Хищников выпускали на арену большими группами, но по очереди — сначала мелких животных, и только затем крупных. Начали с нильских крокодилов, пиренейских волков и молосских псов. Львов, тигров и медведей оставили напоследок.

Волки и дикие собаки на какое-то время замерли в нерешительности, удивленные странной реакцией людей. При виде животных они не бросились врассыпную, а лишь инстинктивно сгрудились и стали петь свои псалмы с еще большим воодушевлением.

Звери осторожно обходили толпу, принюхивались и облизывались. Запах овечьих, козьих и прочих шкур, покрывавших тела людей, вызывал у них живой интерес.

Но вот в рядах коленопреклоненных христиан произошло заметное движение — они передавали детей из рук в руки, подальше от хищников.
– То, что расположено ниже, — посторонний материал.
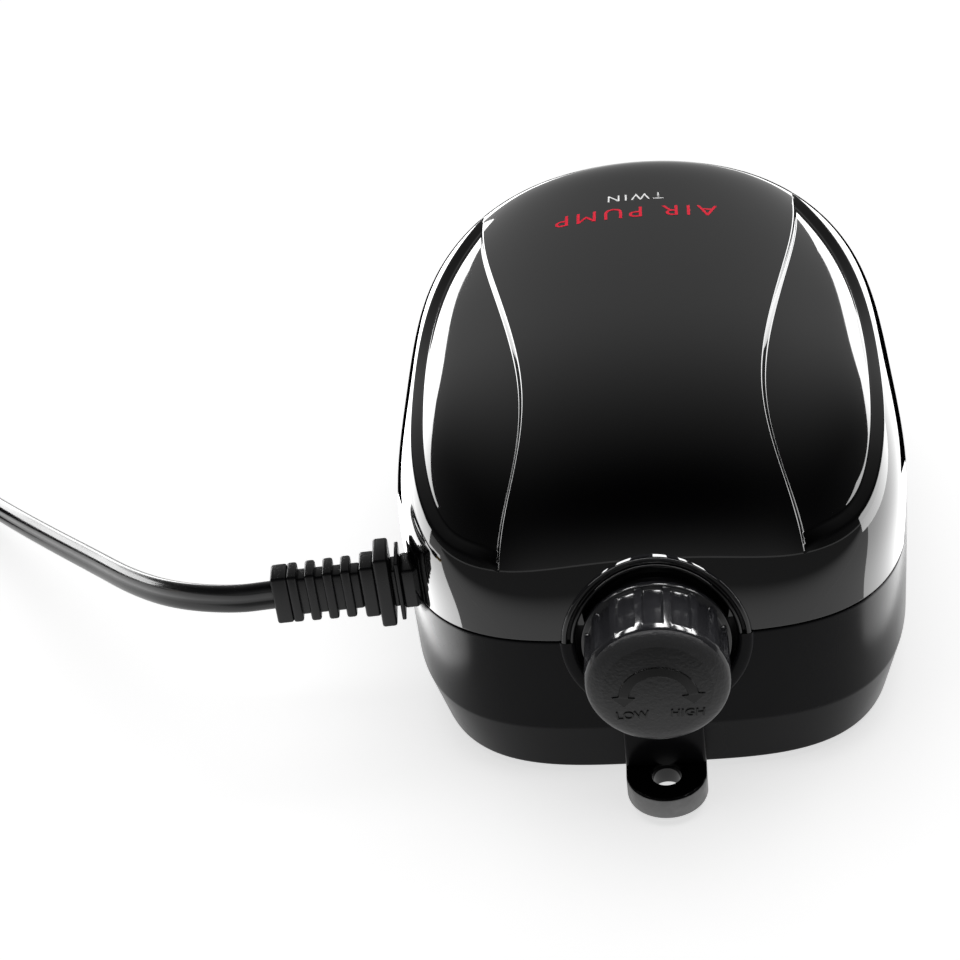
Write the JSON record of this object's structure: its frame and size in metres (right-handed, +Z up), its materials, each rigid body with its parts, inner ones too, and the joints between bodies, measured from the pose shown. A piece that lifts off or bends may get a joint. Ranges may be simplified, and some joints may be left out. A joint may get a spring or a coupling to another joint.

Несколько женщин из числа приговоренных, не выдержав напряженного ожидания, громко запричитали.

— Да будет проклят этот город! — закричал Мегакл, сдергивая с себя козью шкуру. — Молитесь, дети Христовы! Молитесь! И ни один волос не упадет с головы вашей, ибо Господь любит вас!

— Проклят этот город! — вторил ему Сервий, осеняя людей вокруг себя крестным знамением. — Говорю вам, дети Христовы: верьте! Ныне же, ныне будем мы в Царствии Небесном!

— Проклятие Риму! Проклятие Риму! — твердил сквозь зубы сенатор Катон, стоявший напротив голодных псов. — Вот он, лик подлинный Антихриста! Адовы, адовы муки ждут гонителей детей Христовых!

Все эти выкрики возбудили агрессию животных. Одна из собак схватила плачущую женщину за надетую на ней шкуру. Несчастная оторвалась от остальной людской массы. Несколько собак побежали к ней сзади и начали терзать ее тело.

Раздался душераздирающий крик. И в этот же момент все прочие хищники, бывшие на арене, словно по команде, бросились в толпу. Кровь лилась рекой. Зрительская толпа улюлюкала. Служители амфитеатра открывали новые и новые клетки с животными.